━━━ Source excerpt
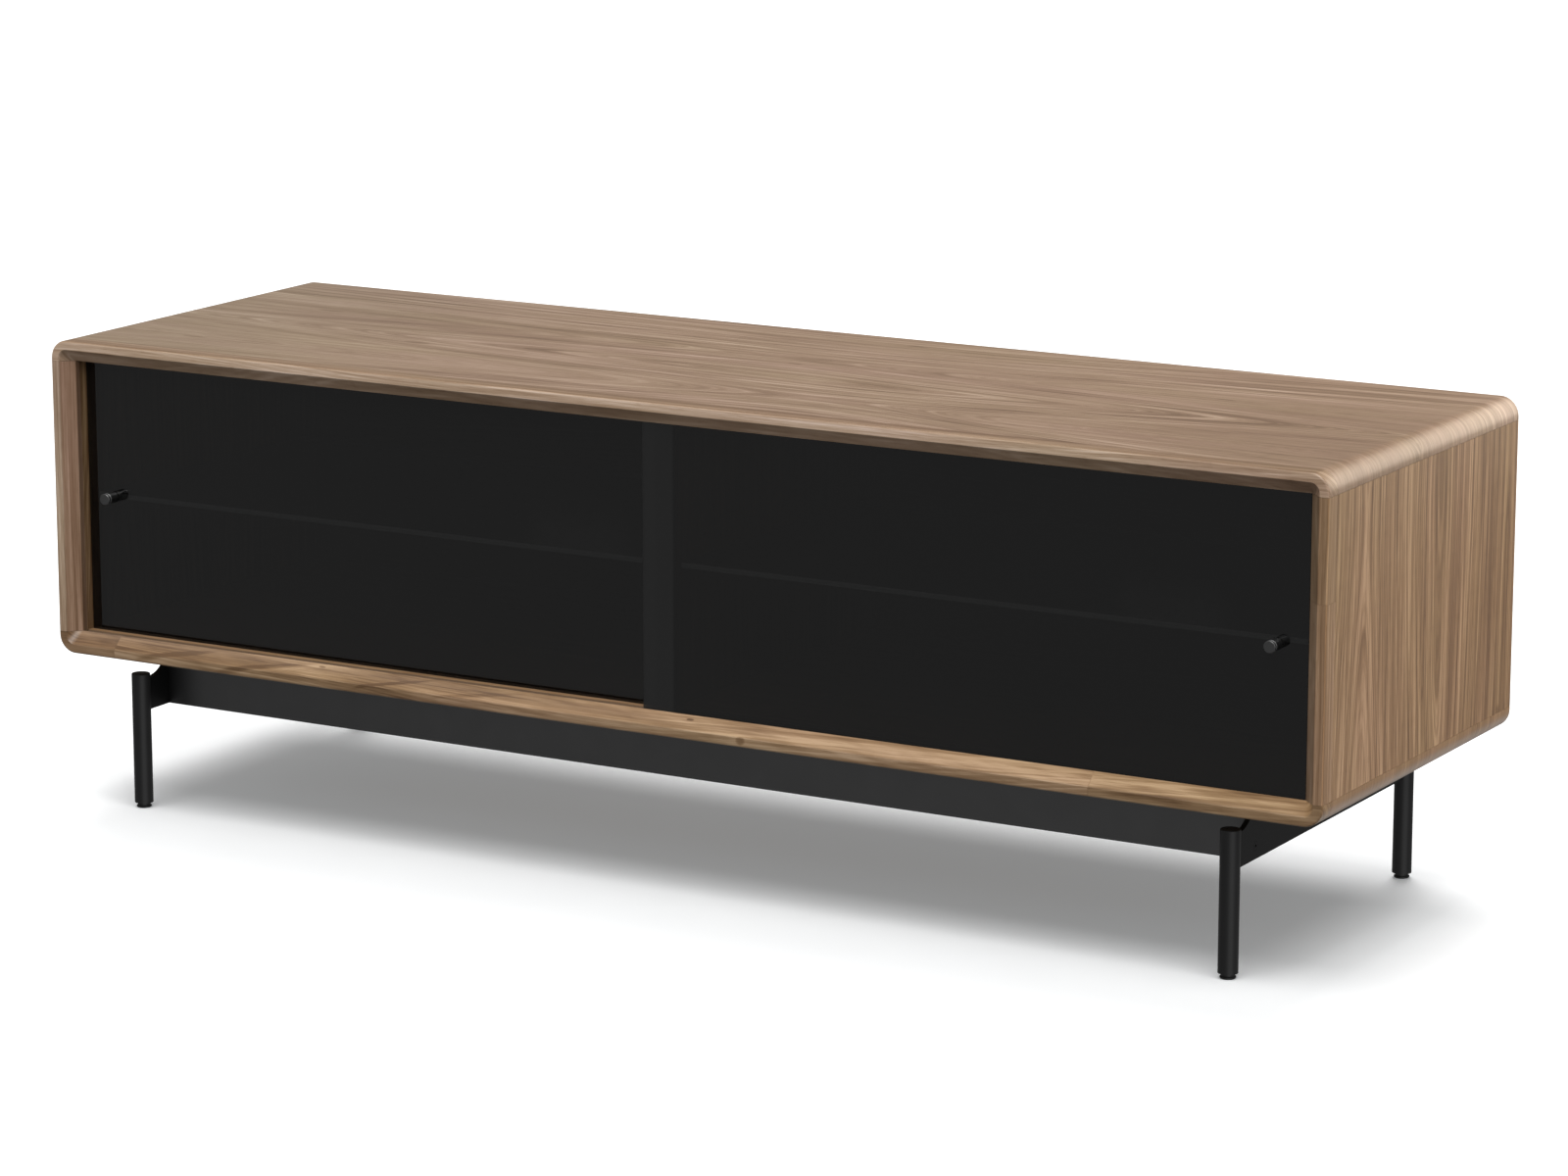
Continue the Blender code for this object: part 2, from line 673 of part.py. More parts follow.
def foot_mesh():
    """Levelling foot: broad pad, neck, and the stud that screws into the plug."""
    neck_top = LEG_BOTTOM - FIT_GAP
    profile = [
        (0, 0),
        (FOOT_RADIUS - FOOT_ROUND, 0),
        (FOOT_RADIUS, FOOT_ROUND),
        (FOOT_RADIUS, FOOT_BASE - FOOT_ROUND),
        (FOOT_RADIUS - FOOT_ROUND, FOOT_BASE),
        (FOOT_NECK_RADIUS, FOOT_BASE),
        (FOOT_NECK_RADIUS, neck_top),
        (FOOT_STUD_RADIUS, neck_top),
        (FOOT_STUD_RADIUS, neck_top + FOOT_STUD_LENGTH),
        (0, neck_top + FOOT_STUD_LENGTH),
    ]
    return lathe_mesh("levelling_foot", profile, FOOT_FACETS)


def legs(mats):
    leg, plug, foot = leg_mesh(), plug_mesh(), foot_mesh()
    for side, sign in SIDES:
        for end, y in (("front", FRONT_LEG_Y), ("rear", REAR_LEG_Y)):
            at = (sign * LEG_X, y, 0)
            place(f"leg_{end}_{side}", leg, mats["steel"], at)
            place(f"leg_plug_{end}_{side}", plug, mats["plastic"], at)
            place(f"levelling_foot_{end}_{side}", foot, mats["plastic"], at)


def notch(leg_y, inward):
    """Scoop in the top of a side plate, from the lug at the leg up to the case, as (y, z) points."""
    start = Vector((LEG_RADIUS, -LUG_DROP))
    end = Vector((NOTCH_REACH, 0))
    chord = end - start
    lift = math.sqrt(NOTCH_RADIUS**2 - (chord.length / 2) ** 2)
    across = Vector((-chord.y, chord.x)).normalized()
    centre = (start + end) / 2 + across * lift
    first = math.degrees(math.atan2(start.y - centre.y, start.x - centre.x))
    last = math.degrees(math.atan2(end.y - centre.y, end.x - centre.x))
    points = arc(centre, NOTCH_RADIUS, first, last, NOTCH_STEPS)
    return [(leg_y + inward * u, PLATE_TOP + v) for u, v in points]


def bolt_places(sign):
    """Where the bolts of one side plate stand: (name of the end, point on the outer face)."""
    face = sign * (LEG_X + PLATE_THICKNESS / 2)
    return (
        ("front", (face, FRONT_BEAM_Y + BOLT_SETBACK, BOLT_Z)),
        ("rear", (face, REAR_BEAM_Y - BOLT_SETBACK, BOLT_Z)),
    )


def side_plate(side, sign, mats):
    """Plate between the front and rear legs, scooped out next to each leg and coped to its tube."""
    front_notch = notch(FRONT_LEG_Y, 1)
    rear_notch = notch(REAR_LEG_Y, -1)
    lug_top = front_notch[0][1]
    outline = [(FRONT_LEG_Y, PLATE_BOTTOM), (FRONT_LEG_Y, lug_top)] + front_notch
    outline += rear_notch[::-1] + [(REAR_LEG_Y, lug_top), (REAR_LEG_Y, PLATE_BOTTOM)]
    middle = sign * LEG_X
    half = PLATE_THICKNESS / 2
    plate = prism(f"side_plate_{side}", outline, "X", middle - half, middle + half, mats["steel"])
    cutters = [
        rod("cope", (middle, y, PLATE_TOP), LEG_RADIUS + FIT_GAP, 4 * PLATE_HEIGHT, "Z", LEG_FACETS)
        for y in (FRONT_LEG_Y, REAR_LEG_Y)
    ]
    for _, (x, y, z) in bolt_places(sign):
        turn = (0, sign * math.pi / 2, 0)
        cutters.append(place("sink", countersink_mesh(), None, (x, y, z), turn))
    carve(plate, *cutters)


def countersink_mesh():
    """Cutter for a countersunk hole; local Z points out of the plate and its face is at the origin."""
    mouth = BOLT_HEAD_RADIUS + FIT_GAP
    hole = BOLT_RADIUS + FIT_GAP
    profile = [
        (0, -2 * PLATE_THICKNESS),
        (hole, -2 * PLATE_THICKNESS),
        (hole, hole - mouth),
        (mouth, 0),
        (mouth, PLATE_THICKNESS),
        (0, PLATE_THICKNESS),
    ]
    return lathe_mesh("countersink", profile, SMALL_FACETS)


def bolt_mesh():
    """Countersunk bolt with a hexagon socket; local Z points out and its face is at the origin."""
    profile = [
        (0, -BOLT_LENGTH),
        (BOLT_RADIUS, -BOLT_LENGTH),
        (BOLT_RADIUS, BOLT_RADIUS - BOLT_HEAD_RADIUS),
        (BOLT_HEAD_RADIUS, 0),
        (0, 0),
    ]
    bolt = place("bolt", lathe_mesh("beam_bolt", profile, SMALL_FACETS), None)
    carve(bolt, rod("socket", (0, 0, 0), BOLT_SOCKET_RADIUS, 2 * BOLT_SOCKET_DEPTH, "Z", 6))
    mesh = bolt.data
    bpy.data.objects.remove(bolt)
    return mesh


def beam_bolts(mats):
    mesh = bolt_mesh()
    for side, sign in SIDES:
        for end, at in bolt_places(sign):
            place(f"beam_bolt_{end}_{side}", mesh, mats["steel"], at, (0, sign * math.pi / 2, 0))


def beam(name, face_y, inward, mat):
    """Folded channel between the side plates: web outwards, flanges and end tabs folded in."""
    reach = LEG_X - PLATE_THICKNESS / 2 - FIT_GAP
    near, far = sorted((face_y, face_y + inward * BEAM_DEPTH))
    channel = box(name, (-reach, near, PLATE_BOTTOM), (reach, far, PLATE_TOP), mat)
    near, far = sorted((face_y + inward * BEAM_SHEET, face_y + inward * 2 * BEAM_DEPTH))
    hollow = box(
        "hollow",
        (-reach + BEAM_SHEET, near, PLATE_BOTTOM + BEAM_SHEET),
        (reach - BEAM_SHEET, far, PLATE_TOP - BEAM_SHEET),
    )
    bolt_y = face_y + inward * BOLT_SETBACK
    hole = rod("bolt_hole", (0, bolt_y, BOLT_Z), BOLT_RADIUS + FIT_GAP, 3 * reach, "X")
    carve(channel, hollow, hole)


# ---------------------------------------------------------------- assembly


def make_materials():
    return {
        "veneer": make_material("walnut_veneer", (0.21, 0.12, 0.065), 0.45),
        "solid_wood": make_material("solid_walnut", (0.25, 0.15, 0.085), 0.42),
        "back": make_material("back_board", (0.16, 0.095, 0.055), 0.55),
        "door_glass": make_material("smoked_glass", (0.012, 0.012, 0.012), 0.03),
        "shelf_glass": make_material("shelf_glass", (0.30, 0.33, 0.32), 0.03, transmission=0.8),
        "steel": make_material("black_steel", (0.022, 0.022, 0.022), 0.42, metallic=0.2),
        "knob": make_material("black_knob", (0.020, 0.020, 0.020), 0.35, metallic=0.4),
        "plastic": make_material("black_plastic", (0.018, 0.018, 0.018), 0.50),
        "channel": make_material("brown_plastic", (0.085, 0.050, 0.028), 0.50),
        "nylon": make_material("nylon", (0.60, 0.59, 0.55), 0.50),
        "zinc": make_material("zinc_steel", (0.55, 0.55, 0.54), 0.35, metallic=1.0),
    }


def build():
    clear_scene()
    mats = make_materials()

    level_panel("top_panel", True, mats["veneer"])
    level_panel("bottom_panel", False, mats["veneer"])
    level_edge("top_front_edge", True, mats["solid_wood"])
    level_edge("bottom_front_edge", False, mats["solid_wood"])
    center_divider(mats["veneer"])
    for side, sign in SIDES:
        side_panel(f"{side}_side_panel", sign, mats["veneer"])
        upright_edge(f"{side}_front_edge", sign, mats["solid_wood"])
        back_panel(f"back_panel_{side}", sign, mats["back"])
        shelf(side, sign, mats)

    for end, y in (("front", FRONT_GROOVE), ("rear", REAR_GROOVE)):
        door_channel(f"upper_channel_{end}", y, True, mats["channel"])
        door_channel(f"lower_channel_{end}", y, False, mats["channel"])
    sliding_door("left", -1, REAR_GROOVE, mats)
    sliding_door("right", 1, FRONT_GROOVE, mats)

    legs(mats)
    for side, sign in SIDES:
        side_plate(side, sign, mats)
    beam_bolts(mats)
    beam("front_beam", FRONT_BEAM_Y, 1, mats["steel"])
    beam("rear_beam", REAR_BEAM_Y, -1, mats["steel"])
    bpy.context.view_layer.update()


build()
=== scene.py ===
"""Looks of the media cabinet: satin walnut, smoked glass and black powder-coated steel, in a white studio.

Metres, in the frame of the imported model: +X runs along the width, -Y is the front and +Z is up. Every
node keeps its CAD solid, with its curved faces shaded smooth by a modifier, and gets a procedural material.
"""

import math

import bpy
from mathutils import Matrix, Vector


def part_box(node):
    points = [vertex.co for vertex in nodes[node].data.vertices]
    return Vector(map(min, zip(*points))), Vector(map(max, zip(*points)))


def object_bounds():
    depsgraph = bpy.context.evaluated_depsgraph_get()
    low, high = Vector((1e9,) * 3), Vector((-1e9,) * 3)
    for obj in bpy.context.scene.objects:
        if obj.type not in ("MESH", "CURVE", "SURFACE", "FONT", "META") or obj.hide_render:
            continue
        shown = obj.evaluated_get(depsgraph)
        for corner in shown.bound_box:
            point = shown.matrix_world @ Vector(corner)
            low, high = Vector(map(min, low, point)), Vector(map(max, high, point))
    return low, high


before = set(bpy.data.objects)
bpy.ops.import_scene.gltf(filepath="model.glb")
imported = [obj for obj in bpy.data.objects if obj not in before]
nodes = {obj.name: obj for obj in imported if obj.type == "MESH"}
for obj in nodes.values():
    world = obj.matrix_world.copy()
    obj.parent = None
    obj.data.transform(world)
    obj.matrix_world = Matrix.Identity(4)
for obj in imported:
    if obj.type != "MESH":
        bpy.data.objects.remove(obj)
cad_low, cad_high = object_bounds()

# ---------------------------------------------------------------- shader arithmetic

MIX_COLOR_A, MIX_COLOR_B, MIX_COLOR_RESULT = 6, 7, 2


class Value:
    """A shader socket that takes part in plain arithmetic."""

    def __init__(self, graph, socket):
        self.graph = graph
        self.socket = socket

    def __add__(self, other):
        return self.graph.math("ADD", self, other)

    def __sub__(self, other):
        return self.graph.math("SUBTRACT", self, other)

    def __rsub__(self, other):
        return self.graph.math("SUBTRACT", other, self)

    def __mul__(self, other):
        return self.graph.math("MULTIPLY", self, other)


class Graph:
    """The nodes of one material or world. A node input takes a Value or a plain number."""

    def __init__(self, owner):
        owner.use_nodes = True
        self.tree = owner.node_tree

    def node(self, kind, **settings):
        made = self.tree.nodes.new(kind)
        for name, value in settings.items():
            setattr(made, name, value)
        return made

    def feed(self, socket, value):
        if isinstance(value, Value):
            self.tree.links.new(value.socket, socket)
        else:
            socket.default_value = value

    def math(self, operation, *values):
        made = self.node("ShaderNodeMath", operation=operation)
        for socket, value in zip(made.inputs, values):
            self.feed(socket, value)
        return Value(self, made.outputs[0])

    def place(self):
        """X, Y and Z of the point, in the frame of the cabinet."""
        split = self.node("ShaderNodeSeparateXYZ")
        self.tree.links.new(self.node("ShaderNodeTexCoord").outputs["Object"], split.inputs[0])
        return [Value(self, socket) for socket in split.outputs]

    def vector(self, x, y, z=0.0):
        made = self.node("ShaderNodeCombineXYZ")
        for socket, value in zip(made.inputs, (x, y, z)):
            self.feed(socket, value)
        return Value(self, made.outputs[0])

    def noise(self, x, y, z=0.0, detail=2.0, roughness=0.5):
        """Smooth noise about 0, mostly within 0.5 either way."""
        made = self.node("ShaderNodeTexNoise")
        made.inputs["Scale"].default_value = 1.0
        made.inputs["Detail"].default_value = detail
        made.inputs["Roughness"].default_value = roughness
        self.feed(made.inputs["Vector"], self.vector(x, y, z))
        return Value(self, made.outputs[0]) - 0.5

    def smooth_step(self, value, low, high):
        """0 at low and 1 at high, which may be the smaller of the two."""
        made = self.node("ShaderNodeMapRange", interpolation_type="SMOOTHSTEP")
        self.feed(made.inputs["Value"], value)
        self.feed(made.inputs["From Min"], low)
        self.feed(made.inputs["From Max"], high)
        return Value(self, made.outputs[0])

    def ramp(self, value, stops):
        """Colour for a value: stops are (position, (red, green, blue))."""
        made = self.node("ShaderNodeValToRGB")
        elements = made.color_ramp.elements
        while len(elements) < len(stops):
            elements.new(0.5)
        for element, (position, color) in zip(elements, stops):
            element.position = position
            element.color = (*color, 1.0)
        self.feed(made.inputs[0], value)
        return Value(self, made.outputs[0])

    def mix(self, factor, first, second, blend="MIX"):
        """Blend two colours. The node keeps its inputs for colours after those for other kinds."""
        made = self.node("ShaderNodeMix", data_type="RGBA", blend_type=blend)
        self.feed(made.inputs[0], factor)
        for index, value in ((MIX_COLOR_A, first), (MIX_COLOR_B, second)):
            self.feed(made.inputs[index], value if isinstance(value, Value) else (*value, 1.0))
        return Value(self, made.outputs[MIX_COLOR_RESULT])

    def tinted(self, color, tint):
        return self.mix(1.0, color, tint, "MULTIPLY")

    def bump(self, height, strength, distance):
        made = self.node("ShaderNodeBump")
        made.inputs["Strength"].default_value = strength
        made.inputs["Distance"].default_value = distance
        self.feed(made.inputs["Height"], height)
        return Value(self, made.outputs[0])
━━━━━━
> Problem statement
Quote the data above from the line containing "from mathutils import Matrix, Vector" to the line containing "depsgraph = bpy.context.evaluated_depsgraph_get()", inclusive, and stop.

> Written solution
from mathutils import Matrix, Vector


def part_box(node):
    points = [vertex.co for vertex in nodes[node].data.vertices]
    return Vector(map(min, zip(*points))), Vector(map(max, zip(*points)))


def object_bounds():
    depsgraph = bpy.context.evaluated_depsgraph_get()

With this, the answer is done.